Hunter’s Puck stage-managed the whole while overshadowed by the elemental projections, at once conjuring both Puck’s power and his/her smallness in the grand scheme of nature. The interaction between the spirits and their environment was one of cause and effect, especially as thunder and lightning presaged the arrival of Oberon and Titania, but was also playful. As Bottom was dragged off to Titania’s bower, Titania sat atop a balcony and pulled a huge sheet covering the stage towards her, dragging it between her spread legs until a gap opened in the sheets beneath her into which Bottom plunged headlong (and in case this was too subtle for you, the projections on the sheets then exploded into images of unfurling flowers).

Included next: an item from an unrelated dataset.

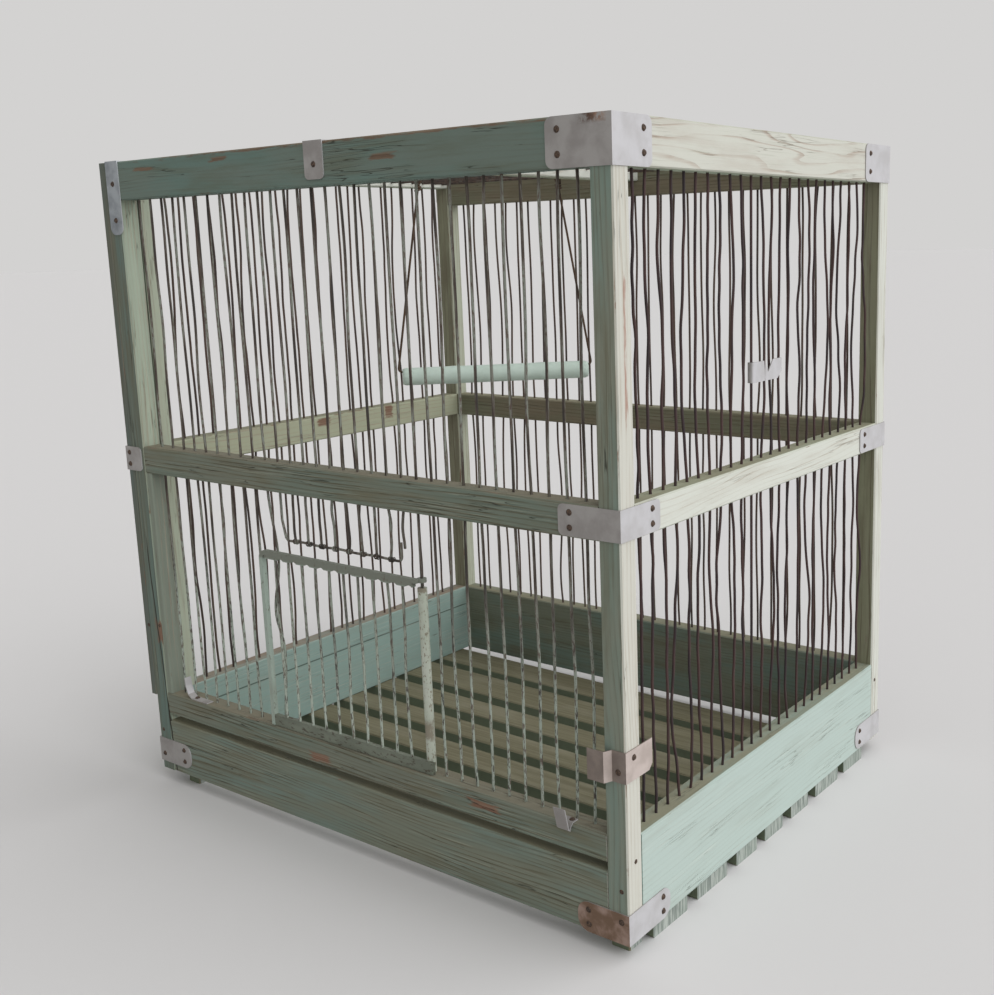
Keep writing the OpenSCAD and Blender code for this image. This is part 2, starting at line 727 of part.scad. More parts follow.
module roof_straps() {
    color(tin_grey)
        difference() {
            for (turn = [0, 180])
                rotate([0, 0, turn])
                    strap(roof_strap_w, roof_strap_face_l, roof_strap_top_l, 3);
            for (n = STRAP_TACKS)
                nail_bore(n);
        }
}

module bracket_tacks() {
    color(nail_dark)
        for (n = BRACKET_TACKS)
            nail(n, tack_head_r, tack_head_h);
}

module frame_nails() {
    color(nail_dark)
        union() {
            for (n = HEADED_NAILS)
                nail(n, nail_head_r, nail_head_h);
            for (n = concat(SLAT_PINS, FEET_PINS))
                pin(n);
        }
}

// ---------------------------------------------------------------- clips

// The outline of a strip of tin along a bent path in the plane, with mitred bends
function unit_2d(v) = v / norm(v);
function step_at(p, i) = unit_2d(p[i + 1] - p[i]);
function miter(p, i) =
    let (a = step_at(p, max(i - 1, 0)), b = step_at(p, min(i, len(p) - 2)), m = unit_2d(a + b))
        [-m[1], m[0]] / (m * a);
function ribbon(p, t) = concat(
    [for (i = [0:len(p) - 1]) p[i] + miter(p, i) * t / 2],
    [for (i = [len(p) - 1:-1:0]) p[i] - miter(p, i) * t / 2]
);

// The strip clip: a wing that stands out in front, a step back to the post, the corner, and
// a wing along the side that reaches past the post, with its lower corner cut off
module strip_clip() {
    face_y = -half_d - tin_t / 2;
    side_x = half_w + tin_t / 2;
    wing_x = half_w - strip_wing_x;
    wing_y = -in_d + strip_wing_y;
    step_x = half_w - 0.62 * post_s;
    side_cut = 3;
    path = [
        [wing_x, face_y - strip_clip_out],
        [step_x - 2, face_y - strip_clip_out],
        [step_x, face_y],
        [side_x, face_y],
        [side_x, wing_y]
    ];
    color(tin_grey)
        difference() {
            translate([0, 0, strip_clip_z])
                linear_extrude(height = strip_clip_h)
                    polygon(ribbon(path, tin_t));
            translate([half_w - 1, wing_y, strip_clip_z])
                rotate([90, 0, 90])
                    linear_extrude(height = 3)
                        polygon([[1, -1], [-side_cut - 1, -1], [1, side_cut + 1]]);
            for (n = CLIP_TACKS)
                nail_bore(n);
        }
}

// The left hook clip: a strip tacked along the top of the sill in front of the wires, its
// left end curled up
module hook_clip_left() {
    z = tin_t / 2;
    flat_l = 14;
    path = [[flat_l, z], [-2.5, z], [-6, z + 2.5], [-8, 0.6 * hook_left_h], [-8.6, hook_left_h]];
    front_y = -half_d + 0.4;
    w = -row_y - wire_r - move_gap - front_y;
    color(tin_grey)
        difference() {
            translate([hook_left_x, front_y + w, sill_top])
                rotate([90, 0, 0])
                    linear_extrude(height = w)
                        polygon(ribbon(path, tin_t));
            for (n = CLIP_TACKS)
                nail_bore(n);
        }
}

// The right hook clip: a strip tacked to the top of the sill, folded down over its front edge
// and up again into a leaf that leans forward
module hook_clip_right() {
    z = tin_t / 2;
    profile = [[4.8, z], [0.4, z], [-1.4, -1.3], [-2.2, -3.1], [-3.4, -2.1],
        [-4.6, 0.35 * hook_right_h], [-6.2, hook_right_h]];
    color(tin_grey)
        difference() {
            translate([hook_right_x - hook_clip_w / 2, -half_d, sill_top])
                rotate([90, 0, 90])
                    linear_extrude(height = hook_clip_w)
                        polygon(ribbon(profile, tin_t));
            for (n = CLIP_TACKS)
                nail_bore(n);
        }
}

// The clip for greens: a plate just outside the wires, notched along its upper edge and with
// its lower corner cut off, rolled round one wire at its front end
greens_wire = 11;
module greens_clip() {
    y0 = side_y(greens_wire);
    plate_x = row_x + greens_roll_r - tin_t;
    notch = 0.6 * greens_h;
    notch_y = 0.5 * greens_l;
    notch_back = 6;
    notch_front = 4;
    cut = 5;
    outline = [
        [0, 0], [greens_l - cut, 0], [greens_l, 0.8 * cut], [greens_l, greens_h],
        [notch_y + notch_back, greens_h], [notch_y, greens_h - notch],
        [notch_y - notch_front, greens_h], [0, greens_h]
    ];
    color(tin_grey)
        difference() {
            union() {
                translate([row_x, y0, greens_z])
                    cylinder(h = greens_h, r = greens_roll_r);
                translate([plate_x, y0, greens_z])
                    rotate([90, 0, 90])
                        linear_extrude(height = tin_t)
                            polygon(outline);
            }
            translate([row_x, y0, greens_z - 1])
                cylinder(h = greens_h + 2, r = hole_r);
        }
}

// ---------------------------------------------------------------- door

door_x = front_x(door_left_wire) - door_lap;
door_y = -row_y - wire_r - door_stand_off - door_bar_t / 2;
door_n = door_spaces - 1;
door_pitch = (hinge_x - door_x) / door_spaces;
door_bar_z = door_top - door_bar_w;
door_wire_bite = 3.5;
barrel_top = door_bar_z - 0.5;
DOOR_WIRES = [for (k = [1:door_n])
    [door_x + k * door_pitch, door_y, door_z + door_strip_h - door_wire_bite,
        door_bar_z + door_wire_bite]];

module barrel(r) {
    translate([hinge_x, -row_y, door_z])
        cylinder(h = barrel_top - door_z, r = r);
}

// The outline of the upright, the rounded corner and the top bar. The lower edge of the bar
// is scalloped between the wires, and only its top reaches on to the hinge wire.
tongue_h = 2.2;
module door_outline() {
    left = door_x - door_rod_w / 2;
    bar_end = hinge_x - barrel_r - 0.6;
    corner_z = door_top - door_corner_r;
    scallop_r = 0.33 * door_pitch;
    scallop_depth = 1.2;
    difference() {
        union() {
            translate([left, door_z])
                square([door_rod_w, corner_z - door_z]);
            intersection() {
                translate([left + door_corner_r, corner_z])
                    difference() {
                        circle(door_corner_r);
                        circle(door_corner_r - door_rod_w);
                    }
                translate([left, corner_z])
                    square(door_corner_r);
            }
            translate([left + door_corner_r, door_bar_z])
                square([bar_end - left - door_corner_r, door_bar_w]);
            translate([bar_end, door_top - tongue_h])
                square([hinge_x - bar_end, tongue_h]);
        }
        for (k = [1.5:door_n + 0.5])
            translate([door_x + k * door_pitch, door_bar_z + scallop_depth - scallop_r])
                circle(scallop_r);
    }
}

// The folded tin frame, with an eye round the hinge wire at the end of its bar
module door_frame() {
    eye_z = door_top - tongue_h;
    color(pale_green)
        difference() {
            union() {
                translate([0, door_y + door_bar_t / 2, 0])
                    rotate([90, 0, 0])
                        linear_extrude(height = door_bar_t)
                            door_outline();
                translate([hinge_x, -row_y, eye_z])
                    cylinder(h = tongue_h, r = barrel_r);
            }
            for (w = DOOR_WIRES)
                upright(w, hole_r, hole_clear);
            translate([hinge_x, -row_y, eye_z - 1])
                cylinder(h = tongue_h + 2, r = hole_r);
        }
}

// The tin strip folded round the lower ends of the door wires
module door_bottom_strip() {
    left = door_x + door_rod_w / 2;
    color(pale_green)
        difference() {
            translate([left, door_y - door_strip_t / 2, door_z])
                cube([hinge_x + door_strip_past - left, door_strip_t, door_strip_h]);
            for (w = DOOR_WIRES)
                upright(w, hole_r, hole_clear);
            barrel(barrel_r);
        }
}

module door_wires() { upright_row(DOOR_WIRES, wire_green); }

// The rolled barrel that turns on the hinge wire
module door_hinge_barrel() {
    color(pale_green)
        difference() {
            barrel(barrel_r);
            translate([hinge_x, -row_y, door_z - 1])
                cylinder(h = barrel_top - door_z + 2, r = hole_r);
        }
}

// ---------------------------------------------------------------- swing

hanger_r = hanger_d / 2;
hang_clear = 0.1;
swing_y0 = roof_y(swing_wire);
swing_y1 = roof_y(swing_wire + swing_spaces);
swing_half = norm([swing_dx, swing_y1 - swing_y0]) / 2;
swing_turn = atan2(swing_y1 - swing_y0, swing_dx);
swing_mid = [-swing_x, (swing_y0 + swing_y1) / 2, 0];
perch_z = roof_wire_z - swing_drop;
rod_z = perch_z + cane_bore / 2 - hanger_r - hang_clear;
hook_z = roof_wire_z + wire_r + hang_clear + hanger_r - hook_r;

// Turns children drawn along X about the middle of the swing
module at_swing() {
    translate(swing_mid)
        rotate([0, 0, swing_turn])
            children();
}

// Half of the hanger, from the middle of the rod inside the cane, round the corner, up the
// slanting side and round the hook over the roof wire
rod_half = cane_l / 2 + cane_end_gap;
bend_r = cane_end_gap - hang_clear;
side_slant = atan2(rod_half - swing_half, hook_z - rod_z);
half_path = concat(
    [[0, 0, rod_z]],
    arc([rod_half - bend_r, 0, rod_z + bend_r], bend_r, 270, 360 + side_slant, 5),
    [[swing_half + 0.4, 0, hook_z - 2 * hook_r]],
    arc([swing_half, 0, hook_z], hook_r, 230, -60, 14)
);
function mirrored(p) = [-p[0], p[1], p[2]];
hanger_path = concat(
    [for (i = [len(half_path) - 1:-1:1]) mirrored(half_path[i])], half_path
);

module swing_hanger() {
    color(wire_rust)
        at_swing()
            bent_wire(hanger_path, hanger_r, 8);
}

module perch_cane() {
    color(cane_green)
        at_swing()
            translate([-cane_l / 2, 0, perch_z])
                rotate([0, 90, 0])
                    difference() {
                        cylinder(h = cane_l, r = cane_d / 2);
                        translate([0, 0, -1])
                            cylinder(h = cane_l + 2, r = cane_bore / 2);
                    }
}

// ---------------------------------------------------------------- nodes

post_front_left();
post_front_right();
post_back_left();
post_back_right();
left_lath();
top_rail_front();
top_rail_back();
top_rail_right();
top_batten_left();
mid_rail_front();
mid_rail_back();
mid_rail_left();
mid_rail_right();
front_sill();
bottom_board_front();
bottom_board_back();
bottom_board_left();
bottom_board_right();
roof_centre_bar();
left_stiles();
front_feet();
for (k = SLATS)
    floor_slat(k);
front_wires();
front_short_wires();
door_head_wire();
back_wires();
left_wires();
right_wires();
roof_wires();
bracket_top_front_right();
bracket_top_back_right();
bracket_top_back_left();
bracket_mid_front_right();
bracket_mid_front_left();
bracket_mid_back_right();
bracket_mid_back_left();
bracket_foot_front_right();
bracket_foot_front_left();
bracket_foot_back_right();
bracket_foot_back_left();
strap_top_front_left();
roof_straps();
bracket_tacks();
frame_nails();
strip_clip();
hook_clip_left();
hook_clip_right();
greens_clip();
door_frame();
door_hinge_barrel();
door_wires();
door_bottom_strip();
swing_hanger();
perch_cane();
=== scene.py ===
"""Looks of a canary breeding cage: weathered painted softwood, hand-set iron wires and tin fittings.

The solids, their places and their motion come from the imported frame. This script dresses the
timber and the tin, and replaces the straight wires, the hanger and the cane by surfaces with
the bends, twists and joints of the real ones. Lengths are in metres; MM turns a millimetre
into one.
"""

from __future__ import annotations

import json
import logging
import math
from dataclasses import dataclass, replace
from enum import Enum
from typing import Any, Sequence

import bpy
import numpy as np
from mathutils import Matrix, Vector


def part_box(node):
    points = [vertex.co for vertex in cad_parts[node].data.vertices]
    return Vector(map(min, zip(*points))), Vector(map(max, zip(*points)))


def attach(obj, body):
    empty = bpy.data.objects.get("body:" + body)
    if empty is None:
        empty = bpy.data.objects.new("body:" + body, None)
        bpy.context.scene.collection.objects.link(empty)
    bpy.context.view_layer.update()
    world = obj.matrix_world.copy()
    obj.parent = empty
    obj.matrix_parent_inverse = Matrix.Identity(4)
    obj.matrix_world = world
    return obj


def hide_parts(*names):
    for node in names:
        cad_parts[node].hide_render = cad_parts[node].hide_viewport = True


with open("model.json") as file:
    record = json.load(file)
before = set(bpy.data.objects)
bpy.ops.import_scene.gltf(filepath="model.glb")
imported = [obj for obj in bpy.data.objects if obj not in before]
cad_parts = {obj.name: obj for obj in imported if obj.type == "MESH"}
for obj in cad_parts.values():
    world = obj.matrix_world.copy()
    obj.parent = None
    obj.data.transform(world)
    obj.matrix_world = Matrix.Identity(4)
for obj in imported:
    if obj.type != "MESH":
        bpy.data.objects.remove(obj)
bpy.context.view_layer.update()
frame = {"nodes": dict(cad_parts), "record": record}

Array = np.ndarray
Color = tuple[float, float, float, float]
Socket = bpy.types.NodeSocket
MM = 0.001
WIRE_R = 0.8 * MM
LOG = logging.getLogger("cage")


# ------------------------------------------------------------------------------ node graphs


def linear(code: str) -> Color:
    """Turns an sRGB hex colour into a linear one.

    Args:
        code: six hex digits, with or without a leading hash.

    Returns:
        Linear red, green, blue and an alpha of one.
    """
    raw = [int(code.lstrip("#")[i : i + 2], 16) / 255 for i in (0, 2, 4)]
    parts = [c / 12.92 if c <= 0.04045 else ((c + 0.055) / 1.055) ** 2.4 for c in raw]
    return (parts[0], parts[1], parts[2], 1.0)


class Grain(Enum):
    """Which way the fibres of a length of timber run, as the axis number."""

    ALONG_X = 0
    ALONG_Y = 1
    ALONG_Z = 2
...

Spirits ran about the stage with ten-foot flags attached to their backs, which caught the projections and scattered them, creating three-dimensional layered images through which characters strode. Visually, this was one of the more magical Dreams of recent years, investing in the beauty and eerie majesty of the forest world. The mortals stumbling about this, blocked by the sticks held up by the ensemble or tormented by snakes created from the ensemble’s bodies, were lost and disrobed.
This was an inconsistent production, throwing more ideas at the canvas than actually stuck, but rarely letting up in energy and invention. It will doubtless be remembered for its acrobatics and visual spectacle, but I can’t help but wish it had committed more to the interesting and dangerous politics of its opening. If there was little here that hadn’t been done before, however, it was certainly done with far more style.